Practical strategy ideas for better savings growth
If you want stronger results from a savings account, consider a few simple tactics. First, shop for APY regularly instead of assuming your current bank remains competitive. Second, automate transfers on payday so savings happens before discretionary spending. Third, avoid fees whenever possible by selecting no-fee accounts or meeting waiver requirements. Fourth, separate emergency savings from everyday checking to reduce accidental spending. Fifth, review your balance against insurance limits if your cash holdings become unusually large.
You can also segment your savings goals. For example, one account can hold an emergency fund while another stores money for annual insurance premiums, travel, or holiday spending. This approach can make budgeting easier while preserving the benefit of interest earnings. The calculator lets you estimate each goal separately using a timeline that matches your expected need date.

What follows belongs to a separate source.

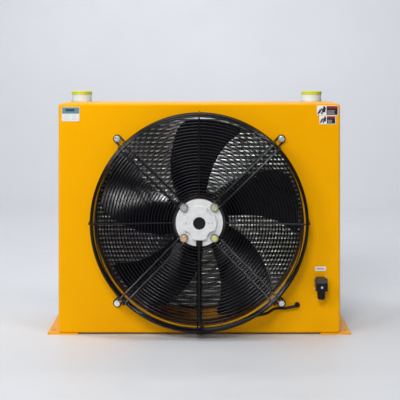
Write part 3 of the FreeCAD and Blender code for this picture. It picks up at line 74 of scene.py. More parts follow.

Authoritative resources for further research
For official guidance and up-to-date consumer information, review these sources:
- FDIC deposit insurance resources
- Consumer Financial Protection Bureau bank account guidance
- Consumer.gov basics on opening and using bank accounts
Final takeaway
A bank account calculator helps you make a better decision with numbers instead of assumptions. It shows how your balance may evolve based on the choices you control: where you save, how often you contribute, what fee structure you accept, and how long you leave the money untouched. For many people, the biggest insight is not just how much interest they could earn, but how small changes compound into meaningful results. A slightly higher APY, a waived monthly fee, or an extra recurring deposit can noticeably improve your final balance. Use the calculator regularly whenever rates change, your goals shift, or you want to pressure-test a savings strategy before committing to it.